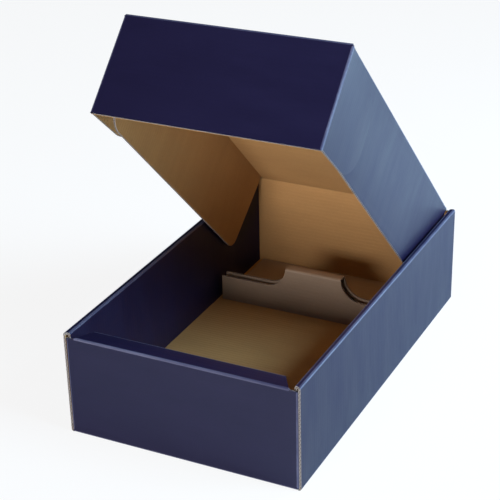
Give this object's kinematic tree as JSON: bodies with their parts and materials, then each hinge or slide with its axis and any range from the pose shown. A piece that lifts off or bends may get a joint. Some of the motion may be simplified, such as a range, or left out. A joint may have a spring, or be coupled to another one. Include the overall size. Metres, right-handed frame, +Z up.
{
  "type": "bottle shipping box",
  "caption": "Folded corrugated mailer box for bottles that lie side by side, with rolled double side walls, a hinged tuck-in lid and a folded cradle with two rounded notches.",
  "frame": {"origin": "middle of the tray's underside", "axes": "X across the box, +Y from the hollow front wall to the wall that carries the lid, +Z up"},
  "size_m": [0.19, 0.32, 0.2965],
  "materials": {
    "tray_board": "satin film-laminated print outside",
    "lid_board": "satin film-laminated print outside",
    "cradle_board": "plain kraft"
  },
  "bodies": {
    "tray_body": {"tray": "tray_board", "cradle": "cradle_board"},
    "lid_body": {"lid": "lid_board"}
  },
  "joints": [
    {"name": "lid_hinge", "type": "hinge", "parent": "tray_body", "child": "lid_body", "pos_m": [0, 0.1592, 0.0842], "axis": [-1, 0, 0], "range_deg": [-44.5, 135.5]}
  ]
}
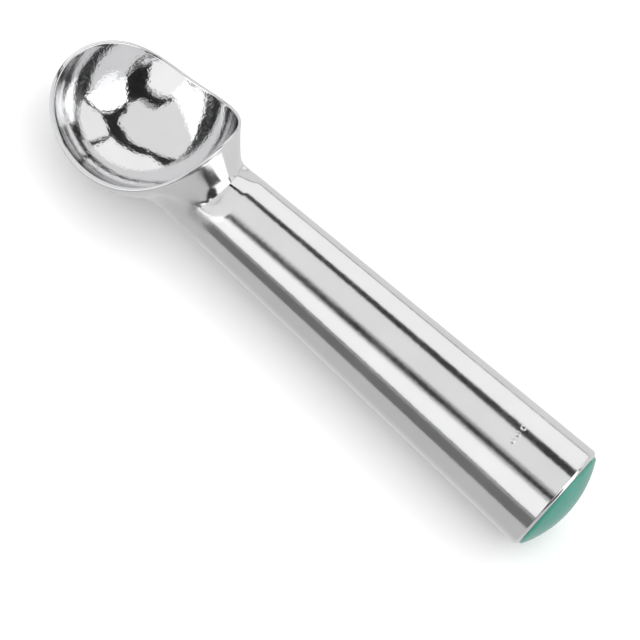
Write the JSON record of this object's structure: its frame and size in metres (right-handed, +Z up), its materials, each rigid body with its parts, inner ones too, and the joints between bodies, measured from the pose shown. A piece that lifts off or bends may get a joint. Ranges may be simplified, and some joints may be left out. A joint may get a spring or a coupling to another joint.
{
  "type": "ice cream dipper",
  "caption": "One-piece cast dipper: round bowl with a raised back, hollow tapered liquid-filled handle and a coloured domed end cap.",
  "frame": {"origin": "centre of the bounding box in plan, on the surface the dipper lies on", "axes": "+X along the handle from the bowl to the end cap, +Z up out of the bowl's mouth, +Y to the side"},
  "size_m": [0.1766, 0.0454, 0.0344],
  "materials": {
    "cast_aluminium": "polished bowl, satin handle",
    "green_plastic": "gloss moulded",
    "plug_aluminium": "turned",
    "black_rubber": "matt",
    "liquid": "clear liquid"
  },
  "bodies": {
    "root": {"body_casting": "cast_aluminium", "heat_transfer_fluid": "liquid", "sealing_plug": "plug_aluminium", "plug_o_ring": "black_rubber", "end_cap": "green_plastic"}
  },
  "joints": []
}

------------------------------------------------------------

> _Job_: Exactly as written above, please repeat the entries.

> _Output for this exercise_:
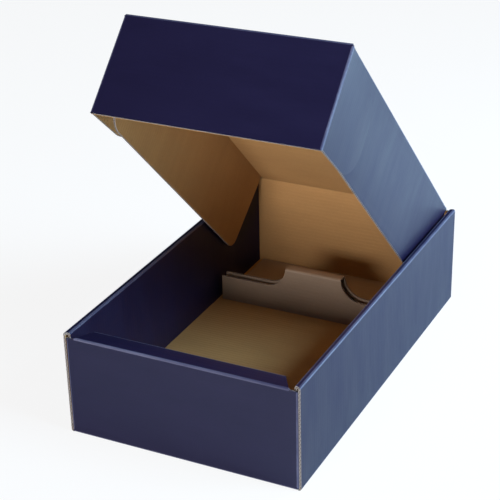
Give this object's kinematic tree as JSON: bodies with their parts and materials, then each hinge or slide with its axis and any range from the pose shown. A piece that lifts off or bends may get a joint. Some of the motion may be simplified, such as a range, or left out. A joint may have a spring, or be coupled to another one. Include the overall size. Metres, right-handed frame, +Z up.
{
  "type": "bottle shipping box",
  "caption": "Folded corrugated mailer box for bottles that lie side by side, with rolled double side walls, a hinged tuck-in lid and a folded cradle with two rounded notches.",
  "frame": {"origin": "middle of the tray's underside", "axes": "X across the box, +Y from the hollow front wall to the wall that carries the lid, +Z up"},
  "size_m": [0.19, 0.32, 0.2965],
  "materials": {
    "tray_board": "satin film-laminated print outside",
    "lid_board": "satin film-laminated print outside",
    "cradle_board": "plain kraft"
  },
  "bodies": {
    "tray_body": {"tray": "tray_board", "cradle": "cradle_board"},
    "lid_body": {"lid": "lid_board"}
  },
  "joints": [
    {"name": "lid_hinge", "type": "hinge", "parent": "tray_body", "child": "lid_body", "pos_m": [0, 0.1592, 0.0842], "axis": [-1, 0, 0], "range_deg": [-44.5, 135.5]}
  ]
}
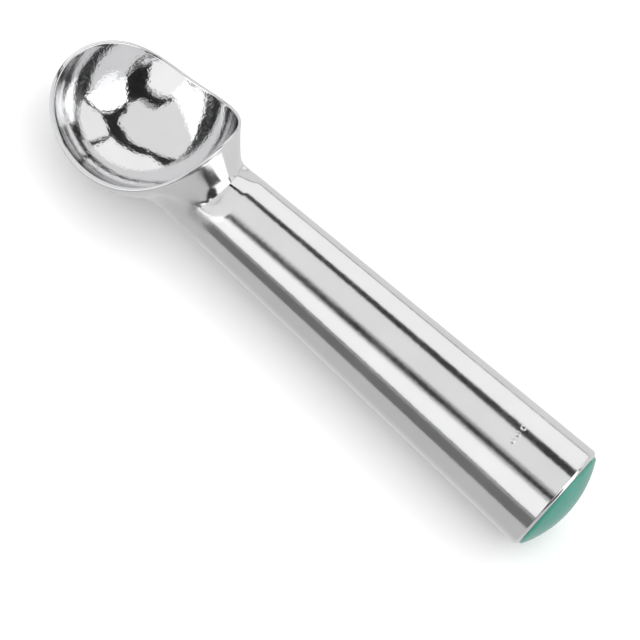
Write the JSON record of this object's structure: its frame and size in metres (right-handed, +Z up), its materials, each rigid body with its parts, inner ones too, and the joints between bodies, measured from the pose shown. A piece that lifts off or bends may get a joint. Ranges may be simplified, and some joints may be left out. A joint may get a spring or a coupling to another joint.
{
  "type": "ice cream dipper",
  "caption": "One-piece cast dipper: round bowl with a raised back, hollow tapered liquid-filled handle and a coloured domed end cap.",
  "frame": {"origin": "centre of the bounding box in plan, on the surface the dipper lies on", "axes": "+X along the handle from the bowl to the end cap, +Z up out of the bowl's mouth, +Y to the side"},
  "size_m": [0.1766, 0.0454, 0.0344],
  "materials": {
    "cast_aluminium": "polished bowl, satin handle",
    "green_plastic": "gloss moulded",
    "plug_aluminium": "turned",
    "black_rubber": "matt",
    "liquid": "clear liquid"
  },
  "bodies": {
    "root": {"body_casting": "cast_aluminium", "heat_transfer_fluid": "liquid", "sealing_plug": "plug_aluminium", "plug_o_ring": "black_rubber", "end_cap": "green_plastic"}
  },
  "joints": []
}